Musibah dan tekanan-tekanan hidup bukanalah semata-mata berarti datangnya keburukan. Adakalanya berbagai kejadian seperti itu justru merupakan kebaikan bagi orang-orang tertentu. Kita sering menyaksikan banyak orang berlumuran dosa oleh berbagai macam maksiat. Orang-orang ini juga tidak bertobat kepada Allah atas dosa-dosa yang mereka lakukan. Anehnya, mereka justru memperoleh obat ilahiyah berupa bencana-bencana yang akhirnya menyadarkan mereka. Kepedihan-kepedihan hidup yang telah menimpa mereka ternyata telah membangunkan orang-orang ini dari kelalaian. Merekapun lalu mengintrospeksi hubungannya dengan Alllah dan meluruskan jalan sesat yang selama ini mereka tempuh. Perhatikan sabda Rasul berikut ini : “Jika dosa seseorang itu teramat banyak hingga tidak ada amal perbuatannya yang dapat menghapuskan dosa itu, maka Allah akan mengujinya dengan musibah berupa kesedihan untuk menghapus dosanya itu”.
-   Musibah dan becana pada hakekatnya adalah bagian dari sunnatullah yang dikehendaki atau tidak pasti akan selalu terjadi. Kapan saja seorang mukmin mengetahui dan menyadari hal itu, maka sesungguhnya ia menyakini akan takdir Allah. Sikap yang akan dia tempuh adalah bersabar dan tegar menghadapi kepedihan-kepedihan hidup. Dengan dasar keyakinan yang tinggi, ia tidak akan merasakan ketegangan dan kegelisahan yang berlebihan. Bagi orang yang seperti ini, Allah menjanjikan ampunan dosa-dosa, diterimanya tobat, dan rasa aman sebagai ganti ketakutan. Bagi orang ini, penderitaan dan kesedihan yang menimpanya adalah ibarat filter untuk menghapus dosa-dosa dan kesalahan, seperti yang telah difirmankan Allah dalam Qs.Al-Baqarah : 216   : “Boleh jadi kamu membenci sesuatu padahal ia amat baik bagimu, dan boleh jadi pula kamu menyukai sesuatu, padahal ia amat buruk bagimu. Allah mengetahui, sedangkan kamu tidak mengetahui.
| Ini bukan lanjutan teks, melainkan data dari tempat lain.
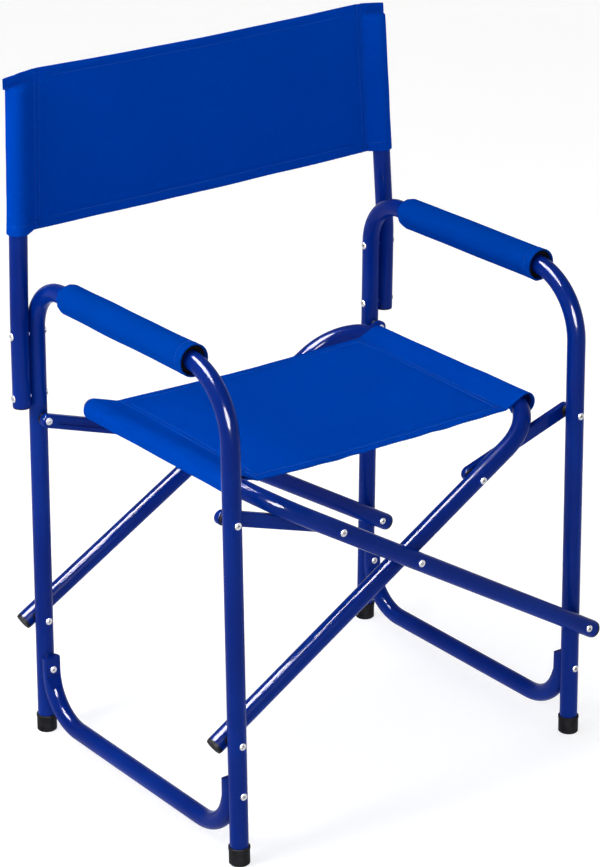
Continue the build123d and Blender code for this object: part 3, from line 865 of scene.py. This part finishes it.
def add_light(name, place, target, size, power, shows_in_gloss):
    """Oval light aimed at a point, seen either in reflections only or in matt surfaces only."""
    data = bpy.data.lights.new(name, "AREA")
    data.shape = "ELLIPSE"
    data.size, data.size_y = size
    data.energy = power
    lamp = bpy.data.objects.new(name, data)
    bpy.context.scene.collection.objects.link(lamp)
    lamp.location = place
    lamp.rotation_mode = "QUATERNION"
    lamp.rotation_quaternion = (Vector(target) - Vector(place)).to_track_quat("-Z", "Y")
    lamp.visible_camera = False
    lamp.visible_glossy = shows_in_gloss
    lamp.visible_diffuse = not shows_in_gloss


def add_studio():
    size = 30.0
    below = 0.0005
    corners = [(-size, -size, 0), (size, -size, 0), (size, size, 0), (-size, size, 0)]
    mesh = bpy.data.meshes.new("floor")
    mesh.from_pydata(corners, [], [(0, 1, 2, 3)])
    mesh.materials.append(floor_material())
    floor = bpy.data.objects.new("floor", mesh)
    floor.location.z = -below
    bpy.context.scene.collection.objects.link(floor)
    world = bpy.data.worlds.new("studio")
    bpy.context.scene.world = world
    world.use_nodes = True
    sky = world.node_tree
    height = sky.nodes.new("ShaderNodeSeparateXYZ")
    fade = sky.nodes.new("ShaderNodeValToRGB")
    sky.links.new(sky.nodes.new("ShaderNodeTexCoord").outputs["Generated"], height.inputs[0])
    sky.links.new(height.outputs["Z"], fade.inputs["Fac"])
    sky.links.new(fade.outputs["Color"], sky.nodes["Background"].inputs["Color"])
    # White to a little above the horizon, and grey overhead so that the lamps do the modelling.
    for element, place, level in zip(fade.color_ramp.elements, (0.16, 0.34), (1.0, 0.40)):
        element.position = place
        element.color = (level, level, level, 1.0)
    middle = Vector((0, 0, 0.45))
    add_light("key", (-1.75, 0.05, 1.55), middle, (0.9, 0.9), 21.0, shows_in_gloss=False)
    add_light("top", (-0.4, 0.3, 2.6), middle, (1.0, 1.0), 20.0, shows_in_gloss=False)
    above = middle + Vector((-0.40, 0.10, 0.91)) * 2.5
    add_light("gloss_above", above, middle, (2.3, 1.2), 1100.0, shows_in_gloss=True)
    ahead = middle + Vector((-0.42, -0.85, 0.33)) * 4.5
    add_light("gloss_ahead", ahead, middle, (2.5, 2.3), 2200.0, shows_in_gloss=True)
    bpy.context.scene.view_settings.view_transform = "Standard"


add_camera()
add_studio()
finish_cad_nodes()
build_seat()
build_back()
for side_name, side_sign in SIDES.items():
    build_arm_pad(side_name, side_sign)
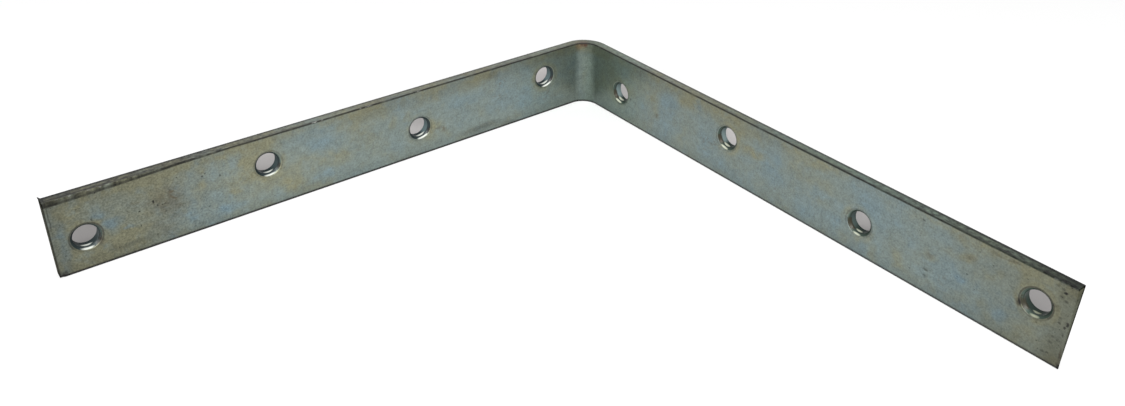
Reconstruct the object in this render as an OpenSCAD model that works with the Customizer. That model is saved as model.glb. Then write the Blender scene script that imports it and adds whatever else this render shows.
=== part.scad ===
// Corner brace: one flat steel bar with rounded arrises, bent once to a right angle.
// It stands on its long edges. One leg runs along +X, the other along +Y, and the
// inside of the angle, with the countersinks, faces +X and +Y.

/* [Strip] */
// Length of each leg, from the outside of the other leg to its sheared end
leg_length = 250; // [160:1:500]
// Width of the bar, which is the height of the standing bracket
strip_width = 32; // [24:0.5:60]
// Thickness of the bar
strip_thick = 4.5; // [3:0.1:8]
// Radius of the rolled arrises along the bar's four long edges
arris_r = 0.6; // [0.2:0.1:1.4]

/* [Bend] */
// Radius of the bend on the inside of the angle
bend_inner_r = 8; // [2:0.5:14]

/* [Screw holes] */
// Number of screw holes in each leg
holes_per_leg = 4; // [2:1:6]
// Distance from the outside of the other leg to the first hole
heel_margin = 30.5; // [22:0.5:60]
// Distance from the last hole to the sheared end of the leg
end_margin = 11; // [9:0.5:40]
// Diameter of the straight hole through the bar
hole_d = 9; // [4:0.1:10.5]
// Diameter of the countersink's rim on the inner face
countersink_d = 11.4; // [9.4:0.1:15]
// Included angle of the countersink's cone
countersink_angle = 90; // [80:1:100]
// Distance across the bar between the upper and lower rows of holes
row_gap = 6; // [0:0.5:10]
// Height of the line midway between the two rows above the bar's centre line
row_shift = 0.5; // [-2:0.1:2]

/* [Hidden] */
// Each round surface is drawn with this many sides
$fn = 96;
bend_outer_r = bend_inner_r + strip_thick;
hole_pitch = (leg_length - heel_margin - end_margin) / (holes_per_leg - 1);
row_height = strip_width / 2 + row_shift;
countersink_depth = (countersink_d - hole_d) / 2 / tan(countersink_angle / 2);
// How far a cutter stands proud of the face that it cuts
cut_over = 1;
steel = [0.50, 0.53, 0.50];

// Section of the rolled bar: thickness along x, width along y, four true round arrises
module bar_section() {
    translate([arris_r, 0])
        square([strip_thick - 2 * arris_r, strip_width]);
    translate([0, arris_r])
        square([strip_thick, strip_width - 2 * arris_r]);
    for (x = [arris_r, strip_thick - arris_r])
        for (y = [arris_r, strip_width - arris_r])
            translate([x, y])
                circle(r = arris_r);
}

// Straight stretch of the leg along +X, from the bend to the sheared end
module straight_leg() {
    translate([bend_outer_r, 0, 0])
        rotate([90, 0, 90])
            linear_extrude(leg_length - bend_outer_r)
                bar_section();
}

// Quarter turn that joins the legs, with the bar's thickness kept through the bend
module bend() {
    translate([bend_outer_r, bend_outer_r, 0])
        rotate([0, 0, 180])
            rotate_extrude(angle = 90)
                translate([bend_inner_r, 0])
                    bar_section();
}

// Cutter for one screw hole: a straight bore from the outer face, along +Y,
// that opens into a countersink at the inner face
module screw_hole() {
    rim_over_d = countersink_d + 2 * cut_over * tan(countersink_angle / 2);
    rotate([-90, 0, 0])
        translate([0, 0, -cut_over])
            cylinder(h = strip_thick + 2 * cut_over, d = hole_d);
    rotate([-90, 0, 0])
        translate([0, 0, strip_thick - countersink_depth])
            cylinder(h = countersink_depth + cut_over, d1 = hole_d, d2 = rim_over_d);
}

// Row of holes along the leg on +X; side is 1 where the first hole is in the upper
// row and -1 where it is in the lower one, and the rows alternate from there
module hole_row(side) {
    for (i = [0 : holes_per_leg - 1])
        translate([
            heel_margin + i * hole_pitch,
            0,
            row_height + side * (i % 2 == 0 ? 1 : -1) * row_gap / 2
        ])
            screw_hole();
}

// Takes what is drawn for the leg on +X over to the leg on +Y
module other_leg() {
    mirror([1, -1, 0])
        children();
}

// The whole bracket. The holes alternate along the flat bar before it is bent,
// so the legs start in opposite rows.
module corner_brace() {
    color(steel)
        translate([-leg_length / 2, -leg_length / 2, 0])
            difference() {
                union() {
                    straight_leg();
                    bend();
                    other_leg()
                        straight_leg();
                }
                hole_row(1);
                other_leg()
                    hole_row(-1);
            }
}

corner_brace();
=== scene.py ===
import math

import bpy
from mathutils import Matrix, Vector


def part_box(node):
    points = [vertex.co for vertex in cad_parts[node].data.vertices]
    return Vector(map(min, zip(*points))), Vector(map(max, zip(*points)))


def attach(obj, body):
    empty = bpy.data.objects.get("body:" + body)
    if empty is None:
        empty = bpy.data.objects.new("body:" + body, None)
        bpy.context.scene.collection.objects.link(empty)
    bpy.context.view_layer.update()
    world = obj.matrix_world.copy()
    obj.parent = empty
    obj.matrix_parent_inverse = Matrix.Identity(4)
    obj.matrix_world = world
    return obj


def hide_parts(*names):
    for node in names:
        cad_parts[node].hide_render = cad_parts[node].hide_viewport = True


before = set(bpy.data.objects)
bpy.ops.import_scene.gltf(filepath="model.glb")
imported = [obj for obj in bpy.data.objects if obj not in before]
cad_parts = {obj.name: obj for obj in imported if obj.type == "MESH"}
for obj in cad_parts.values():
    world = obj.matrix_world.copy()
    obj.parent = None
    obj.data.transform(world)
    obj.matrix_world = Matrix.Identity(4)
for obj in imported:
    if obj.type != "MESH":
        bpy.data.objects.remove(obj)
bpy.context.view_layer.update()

MM = 0.001

# Camera
# A wide lens close to the part looks down into the angle from the open side, so that both inner
# faces, both sheared ends and the upper edges of the bar show. The picture is cropped from a
# larger one, so the optical centre lies off its middle.
PICTURE_WIDTH = 1125
PICTURE_HEIGHT = 406
SENSOR_WIDTH = 36.0
FOCAL_LENGTH_PX = 954.0
OPTICAL_CENTRE_PX = (576.7, 81.9)
CAMERA_PLACE = Vector((157.8, 212.6, 218.4)) * MM
CAMERA_AZIMUTH = math.radians(50.736)
CAMERA_ELEVATION = math.radians(25.735)
CAMERA_ROLL = math.radians(1.336)
NEAR_CLIP = 10 * MM

forward = -Vector((
    math.cos(CAMERA_AZIMUTH) * math.cos(CAMERA_ELEVATION),
    math.sin(CAMERA_AZIMUTH) * math.cos(CAMERA_ELEVATION),
    math.sin(CAMERA_ELEVATION),
))
level_right = forward.cross(Vector((0, 0, 1))).normalized()
level_up = level_right.cross(forward)
camera_right = math.cos(CAMERA_ROLL) * level_right + math.sin(CAMERA_ROLL) * level_up
camera_up = camera_right.cross(forward)
camera_turn = Matrix((camera_right, camera_up, -forward)).transposed()

lens = bpy.data.cameras.new("camera")
lens.sensor_fit = "HORIZONTAL"
lens.sensor_width = SENSOR_WIDTH
lens.lens = FOCAL_LENGTH_PX * SENSOR_WIDTH / PICTURE_WIDTH
lens.shift_x = (PICTURE_WIDTH / 2 - OPTICAL_CENTRE_PX[0]) / PICTURE_WIDTH
lens.shift_y = (OPTICAL_CENTRE_PX[1] - PICTURE_HEIGHT / 2) / PICTURE_WIDTH
lens.clip_start = NEAR_CLIP
camera = bpy.data.objects.new("camera", lens)
camera.matrix_world = Matrix.Translation(CAMERA_PLACE) @ camera_turn.to_4x4()
bpy.context.collection.objects.link(camera)
bpy.context.scene.camera = camera

# Corner brace
# One length of rolled mild steel bar with soft arrises, sheared off at both ends, punched with two
# staggered rows of screw holes, countersunk on one face, bent once to a right angle and zinc plated.
heel, far_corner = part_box("corner_brace")
LEG_LENGTH = far_corner.x - heel.x
STRIP_WIDTH = far_corner.z - heel.z
STRIP_THICK = 4.5 * MM
ARRIS_R = 0.35 * MM
BEND_INNER_R = 8 * MM
HOLE_COUNT = 8
HEEL_MARGIN = 30.5 * MM
END_MARGIN = 11 * MM
HOLE_D = 9 * MM
COUNTERSINK_D = 11.4 * MM
ROW_GAP = 6 * MM
ROW_SHIFT = 0.5 * MM

# Traces of the shear, the punch and the countersink
SHEAR_ROUND = 0.18 * MM
OUT_OF_SQUARE = 0.85 * MM
UNDERCUT = 0.6 * MM
SHEARED_TAIL = 4.5 * MM
BURR = 1.1 * MM
BURR_FOOT_SHARE = 0.5
BURR_RING_SHARE = 0.6
BURR_LEAN = 0.4
RIM_ROUND = 0.45 * MM
BACK_ROUND = 0.1 * MM
LAST_SHALLOWER = 0.1 * MM
LAST_INWARD = 0.3 * MM
CUT_OVER = 0.6 * MM
NICK_FLATNESS = 0.6

# Sizes that follow from those, along the middle line of the flat bar
EIGHTH_TURN = math.pi / 4
BEND_OUTER_R = BEND_INNER_R + STRIP_THICK
HALF_ARC = (BEND_INNER_R + STRIP_THICK / 2) * EIGHTH_TURN
HEEL_TO_FLAT = HALF_ARC - BEND_OUTER_R


class Wire:
    """A node's output, which can be reckoned with like a number."""

    def __init__(self, tree, socket):
        self.tree = tree
        self.socket = socket

    def math(self, operation, *others):
        node = self.tree.nodes.new("ShaderNodeMath")
        node.operation = operation
        for slot, value in zip(node.inputs, (self, *others)):
            feed(self.tree, slot, value)
        return Wire(self.tree, node.outputs[0])

    def __add__(self, other):
        return self.math("ADD", other)

    def __sub__(self, other):
        return self.math("SUBTRACT", other)

    def __rsub__(self, other):
        return self * -1.0 + other

    def __mul__(self, other):
        return self.math("MULTIPLY", other)

    def __truediv__(self, other):
        return self.math("DIVIDE", other)

    def __pow__(self, power):
        return self.math("POWER", power)

    def __abs__(self):
        return self.math("ABSOLUTE")

    def at_least(self, least):
        return self.math("MAXIMUM", least)

    def at_most(self, most):
        return self.math("MINIMUM", most)

    def hypot(self, other):
        """Straight distance to a spot that is this far off one way and that far off across it."""
        return (self ** 2.0 + other ** 2.0).math("SQRT")

    __radd__ = __add__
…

Memperbanyak  minta  ampun

Habib  Abdul  Qadir  bin  Hadun  Alattas  :
“Umumnya, awal penderitaan yang kita alami adalah akibat dosa yang telah kita lakukan. Maka dengan berdzikir dan berdo’a memohon ampun kepada Allah, Insya Allah kita akan hidup bahagia. Inilah unsur utama ketenangan dan kesehatan lahir dan bathin kita.”

Optimis bisa sembuh

Habib  Husein  bin  Anis  Al-Habsyi  :
“Gunakan kalaimat yang positif terhadap dirimu. Jangan katakan kepada dirimu “Aku pelupa”, “Aku tidak menarik”, “Aku tidak berprestasi”, “Do’aku tidak pernah dikabulkan”, “Aku tidak mungkin bisa bangun malam”, “Usahaku selalu gagal”.
Manusia terkadang mempunyai keyakinan yang membatasi kemampuannya. Ia merasa tidak mampu, atau merasa kurang berbakat. Ia melihat orang lain tampak lebih pintar, lebih mampu, lebih berbakat, lebih menarik, dll. Keyakinan semacam itu seperti rem yang menghambat kemajuannya, mengurangi laju perkembangannya, dan pada akhirnya akan menumbuhkan perasaan ragu dan takut.
Sejak saat ini, jangan lagi kau berkata negatif tentang dirimu, karena kata-katamu bisa menjadi do’a.”


Obat  hanya  sarana

Habib  Muhammad  Lutfi  bin  Ali  bin  Hasyim  bin  Yahya  :
“Sedangkan obat itu merupakan sarana kesembuhan, tapi bukan penentu kesembuhan. Selain Allah, hanyalah sarana bukan penentu. Yang menyembuhkan hanya Allah Swt.
Terkadang kita merasa berat mengeluarkan biaya untuk berobat, karena kita merasa susah mencarinya. Dan ketika mendapatkan suatu obat, belum tentu obat itu bisa menjadi sarana kesembuhan. Dan ketika kita tahu bahwa obat bukanlah penentu kesembuhan, hanya sarana, tauhid kitapun menjadi lebih mantap”.